Ingredients (to serve 2)

  • 4 eggs
  • 4 medium sized tomatoes, finely chopped
  • Jalapenos, chopped, to taste
  • 2 spring onions, finely chopped
  • Dried chilli flakes, to taste
  • Large dollop natural yoghurt or sour cream – about 2 tablespoons


  1. Warm a little butter in a non-stick saucepan over a low heat. Crack the eggs into the saucepan and stir immediately.
  2. Add in the dollop of yogurt, the chilli, the spring onion and the jalapenos, and stir.
  3. Scramble the eggs as usual, stirring regularly over a low heat and keeping an eye on them so that they’re cooked to your liking.
  4. Just before the eggs are done, add in the chopped tomato.  (If you add the tomato too early, it can get a bit overcooked).

In Mexico, these scrambled eggs usually came with tortilla chips, refried beans and guacamole, and a side of fresh fruit.  They will go with any Mexican condiments that you have and are great with hot sauce, but even just served with toast, they’re lovely.  If you opt for yogurt over sour cream, they are also a very healthy dish.  Or if you really want them to be a special treat, you can mix in chopped mozzarella and cooked bacon.

Of course, the Full Irish is still a thing of a beauty and a joy forever; perhaps just not advisable every single day.  If you get all the components of a fry right and perfectly cooked at the same time – for me, it’s (deep breath) sausagesbaconscrambledeggbeansfriedbreadmushroomstoasttea – it can be something sublime.

What’s your favourite nationality of breakfast?

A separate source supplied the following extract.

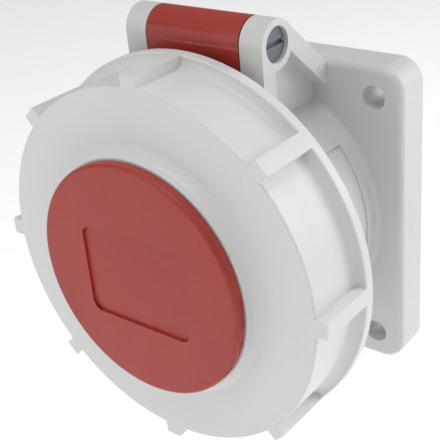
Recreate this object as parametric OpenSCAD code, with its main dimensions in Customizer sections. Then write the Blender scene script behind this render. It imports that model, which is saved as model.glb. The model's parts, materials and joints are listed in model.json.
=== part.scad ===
// Industrial panel socket, five poles, 63 A size, straight outlet.
// A square flange carries a round collar. A sprung red cap closes the collar, and a
// grey bayonet ring that turns on the cap locks it down watertight.
// The panel lies on y = 0, the socket looks along -Y and +Z is up.
// Modules work in the socket's own axes, x to the right, y up and z out of the panel,
// and outward() turns them into place.

/* [Flange] */
// Side of the square flange
flange_w = 96; // [94:1:100]
// Thickness of the flange
flange_t = 12; // [11:0.5:13]
// Radius of the flange's four upright corners
flange_corner_r = 7; // [5:0.5:8]
// Rounding of the flange's front edge
flange_edge_r = 2; // [1:0.2:2.4]
// Distance between neighbouring panel bolts
bolt_pitch = 78; // [77:0.5:79]
// Diameter of the panel bolt holes
bolt_hole_d = 7.2; // [6.4:0.2:7.4]

/* [Collar] */
// Outer diameter of the collar
collar_d = 80; // [79:0.5:81]
// Bore of the collar, around the plug's shroud
collar_bore_d = 72.6; // [72:0.2:73]
// Distance from the panel to the collar's sealing edge
collar_front = 57.7; // [57:0.1:58]

/* [Locking ring] */
// Outer diameter over the ring's rim and ribs
ring_d = 116; // [114:0.5:118]
// Diameter of the ring's drum between the ribs
drum_d = 109.2; // [108:0.2:110]
// Distance from the panel to the ring's rear rim
ring_rear = 46; // [45.8:0.1:46.4]
// Distance from the panel to the ring's flat front
ring_front = 68; // [67.8:0.1:68.4]
// Number of grip ribs
rib_count = 8; // [4:4:16]
// Width of a grip rib
rib_w = 5; // [3:0.5:8]
// Height of the raised lip around the cap's disc
lip_h = 3.8; // [3:0.2:4]

/* [Cap] */
// Diameter of the cap's front disc
disc_d = 70.8; // [70.6:0.1:71.2]
// Distance from the panel to the cap's front face
cap_front = 75.2; // [74.8:0.1:76]
// Width of the bare recess in the cap's face
recess_w = 36.6; // [30:0.2:40]
// Height of the bare recess in the cap's face
recess_h = 27.8; // [24:0.2:32]
// Depth of the bare recess in the cap's face
recess_depth = 0.8; // [0.4:0.1:1.2]

/* [Hinge] */
// Height of the hinge axis above the socket's axis
hinge_up = 59.2; // [59:0.1:60]
// Distance from the panel to the hinge axis
hinge_out = 34.9; // [34.5:0.1:35]
// Outer radius of the lug bosses and of the cap's barrel
barrel_r = 6.95; // [6.8:0.05:7.2]
// Distance between the outer faces of the two lugs
lugs_w = 47.6; // [46:0.2:50]
// Distance between the inner faces of the two lugs
lugs_gap = 32.8; // [32:0.2:33.4]

/* [Contacts] */
// Radius of the circle that the contacts stand on
contact_circle_r = 18.5; // [18:0.1:19]
// Diameter of the phase and neutral pins that the sleeves take
phase_pin_d = 8; // [7.8:0.1:8.2]
// Diameter of the earth pin that the sleeve takes
earth_pin_d = 10; // [9.8:0.1:10.2]
// Diameter of the wire holes in the terminals
wire_hole_d = 8.4; // [7:0.2:9]

/* [Hidden] */
$fn = 96;
eps = 0.1;            // overlap of joined forms
over = 1;             // how far a cut runs past the face that it opens
hair = 0.02;          // keeps the faces of neighbouring forms from falling together
play = 0.05;          // radial clearance of a running fit or of a screw in its hole
free_gap = 0.4;       // clearance between moving pieces that don't guide each other

// flange and collar
corner_centre = flange_w / 2 - flange_corner_r;
collar_r = collar_d / 2;
bore_r = collar_bore_d / 2;
collar_foot_r = 1.8;      // fillet where the collar meets the flange
collar_edge_r = 1.2;      // rounding of the sealing edge
ledge_z = 7;              // rear face of the ledge that the insert seats on
ledge_t = 6.5;
ledge_r = 31.2;
seat_r = 39;              // counterbore for the insert's flange
keyway_w = 9;             // keyway for the plug's key, at six o'clock
keyway_depth = 1.8;
pocket_in_r = 42.5;       // hollows around the bolt bosses, open at the back
pocket_depth = 8.5;
bolt_boss_r = 6.6;
flange_rim = 5.2;         // solid rim around the flange's back
label_z = 17.4;           // bare recessed field on the collar's right side
label_top = 39.5;
label_span = 66;
label_depth = 0.6;
label_len = 26;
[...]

Is there some sneaky country out there with an amazing breakfast cuisine that they’re not sharing with the rest of us?


  1. New York diner breakfasts are my personal favourite, stacks of fluffy pancakes or waffles with streaky bacon, butter and loads of maple syrup. Definitely not for every day, so, thankfully, I don’t live in NYC, or I’d be heading for a lower limb amputation.